Cannon is inaugurating the much anticipated imprint with his own solo release, (his second album to-date) called Stages, a title chosen to reflect the multi-layered brush strokes the artist/executive applies to album and career. “Kanye West produced a track for me on the album (the up tempo ‘My Wife’) and he was so influential in my overall philosophy towards the album, and how I can relate to the audience out there in everything that I do,” says Cannon. “He convinced me an album is a great vehicle for you to reach out to your audience and give them an opportunity to get to know you. I wanted to provide a glimpse of every stage of my life. His advice to me was to always treat that connection with the utmost integrity, in a business sense too. Stages to me represents the various stages it took to get here, the performance stage, the stages of your career, and now this new stage of controlling my business platforms so that my growth reflects every direction that I want to go in.”
It’s also indicative of Cannon’s strategic compass that he seldom moves forward without looking back, reflecting on the many small and giant steps it took to achieve his incredible accomplishments in such a short span of time. A California native, he moved to North Carolina when he was 11, refining his earliest comic sensibilities by performing for his father’s public access ministry on a local Charlotte TV station. “My dad knew I had a feel for mimicry, for imitations, styling myself after Arsenio and the Living Color show, so he let me do little skits on his public access show. I like to say I learned my chops making Jesus jokes.” The young Cannon would even ‘open’ for his dad in church, eventually moving back to California at age 13, where he began exploring the comedy club circuit. “It’s pretty funny when I think about it now,” he reminisces. “There I was an 13-14 year old kid making jokes about roaches and stuff to an audience three times as old as me.”
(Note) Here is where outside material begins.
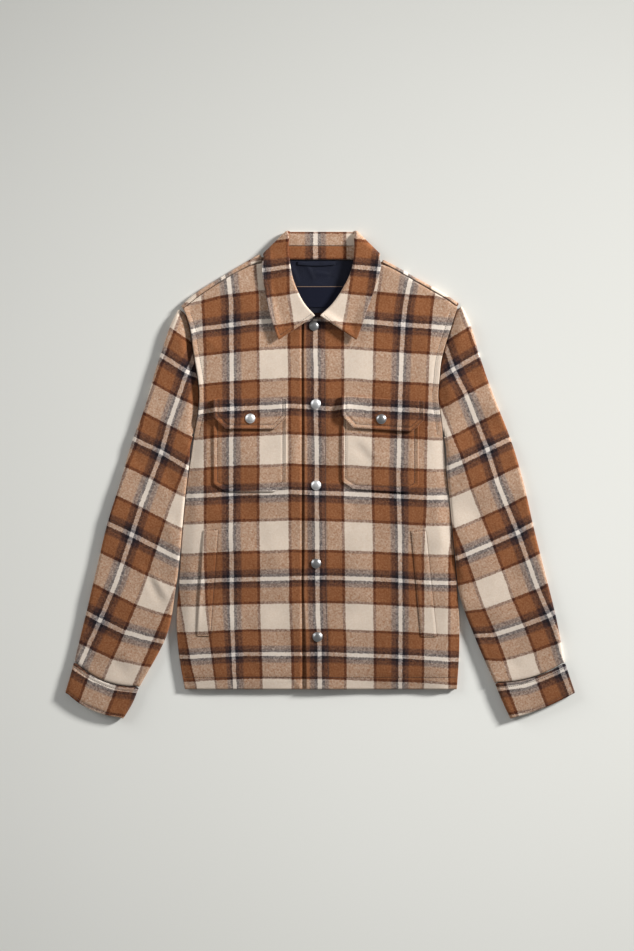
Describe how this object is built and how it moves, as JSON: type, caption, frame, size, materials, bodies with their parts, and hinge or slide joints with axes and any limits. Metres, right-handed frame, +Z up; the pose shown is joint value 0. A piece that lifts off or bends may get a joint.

His first big break came at the famed Comedy Store when he was 15, and a subsequent breakthrough role 3 years later on the hit Nickelodeon series All That, cementing his rep as a rising star with an uncanny business sense. Before long, Cannon was holding down his own starring vehicle on the cable network, the award winning Nick Cannon show, directing and producing the lively showcase, as well. The acclaim Cannon received would eventually lead to his 2002 breakout movie, Drumline, and other key movie roles, including 2003’s Love Don’t Cost A Thing. That same year Cannon released his debut solo album, collaborating with an in-demand lineup of superstars on his and other projects, including R. Kelly, Lil Romeo and B2K.
The versatile star would also reveal another facet of his business savvy by shoring up the weapons in his own behind-the-scenes musical arsenal, signing a new management deal with hip hop impresario Michael ‘Blue’ Williams, President and CEO of Family Tree Entertainment, recognized as one of the key forces behind Grammy winning, multi-platinum group Outkast’s phenomenal success. It’s a reflection of Cannon’s confidence and willingness to keep learning that he seeks out industry stalwarts such as Rhone and Williams to help him map out his next series of moves in the volatile music industry.
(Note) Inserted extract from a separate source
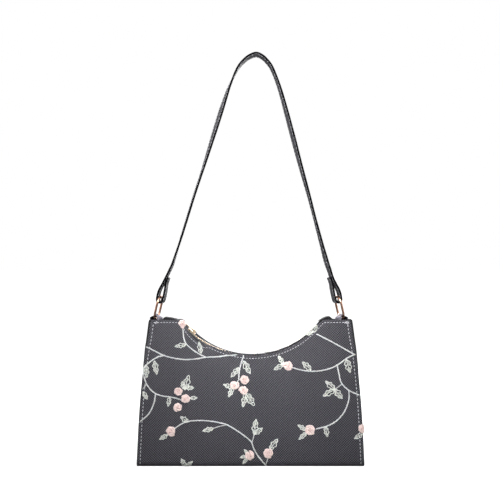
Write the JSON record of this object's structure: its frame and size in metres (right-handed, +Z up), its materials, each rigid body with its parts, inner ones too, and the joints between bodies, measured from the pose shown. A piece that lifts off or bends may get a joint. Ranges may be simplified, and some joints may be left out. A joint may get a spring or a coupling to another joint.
{
  "type": "shoulder bag",
  "caption": "Zip-top shoulder bag with a scooped mouth, pleated side gussets and a flat strap that hangs from two metal rings.",
  "frame": {"origin": "middle of the base, on the floor", "axes": "+X to the right seen from the front, +Y towards the back, +Z up; the front panel faces -Y"},
  "size_m": [0.25, 0.0596, 0.459],
  "materials": {
    "wrap_fabric": "matte twill",
    "gusset_leather": "matte",
    "board": "matte",
    "lining_cloth": "satin",
    "zip_tape": "matte",
    "zip_metal": "polished",
    "tab_leather": "satin",
    "ring_metal": "polished",
    "strap_leather": "satin"
  },
  "bodies": {
    "bag": {"shell": "wrap_fabric", "gusset_left": "gusset_leather", "gusset_right": "gusset_leather", "stiffener_front": "board", "stiffener_back": "board", "base_board": "board", "lining": "lining_cloth", "facing_front": "gusset_leather", "facing_back": "gusset_leather", "zip_tape_front": "zip_tape", "zip_tape_back": "zip_tape", "teeth_front": "zip_metal", "teeth_back": "zip_metal", "zip_stop_left": "zip_metal", "zip_stop_right": "zip_metal", "zip_end_left": "gusset_leather", "zip_end_right": "gusset_leather", "tab_left": "tab_leather", "tab_right": "tab_leather", "rivet_left": "ring_metal", "rivet_right": "ring_metal"},
    "zip_slider": {"slider": "zip_metal"},
    "pull_tab": {"puller": "zip_metal"},
    "left_ring": {"ring_left": "ring_metal"},
    "right_ring": {"ring_right": "ring_metal"},
    "shoulder_strap": {"strap": "strap_leather"}
  },
  "joints": [
    {"name": "zip_travel", "type": "hinge", "parent": "bag", "child": "zip_slider", "pos_m": [0, 0, 0.2195], "axis": [0, -1, 0], "range_deg": [0, 86], "deforming": ["teeth_front", "teeth_back"]},
    {"name": "pull_flip", "type": "hinge", "parent": "zip_slider", "child": "pull_tab", "pos_m": [-0.06236, 0, 0.14671], "axis": [0, 1, 0], "range_deg": [-1, 172]},
    {"name": "strap_swing", "type": "hinge", "parent": "bag", "child": "shoulder_strap", "pos_m": [0, 0, 0.169], "axis": [1, 0, 0], "range_deg": [-50, 50]},
    {"name": "left_ring_turn", "type": "hinge", "parent": "bag", "child": "left_ring", "pos_m": [-0.104, 0, 0.169], "axis": [1, 0, 0], "range_deg": [-50, 50]},
    {"name": "right_ring_turn", "type": "hinge", "parent": "bag", "child": "right_ring", "pos_m": [0.1005, 0, 0.169], "axis": [1, 0, 0], "range_deg": [-50, 50]}
  ],
  "couplings": [
    {"joint": "left_ring_turn", "follows": "strap_swing", "ratio": 1},
    {"joint": "right_ring_turn", "follows": "strap_swing", "ratio": 1}
  ]
}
“Hey don’t get me wrong I like to have a good time,” he says. “But part of maintaining success is knowing what your purpose is. That’s the way I was raised and it’s the way I approach my business. Everyone has a role to play when it comes to achieving lasting success. Longevity is crucial to me, and I plan on being here for awhile, which is why my motto is, yeah, just do it, but always stay focused while you’re doing it.”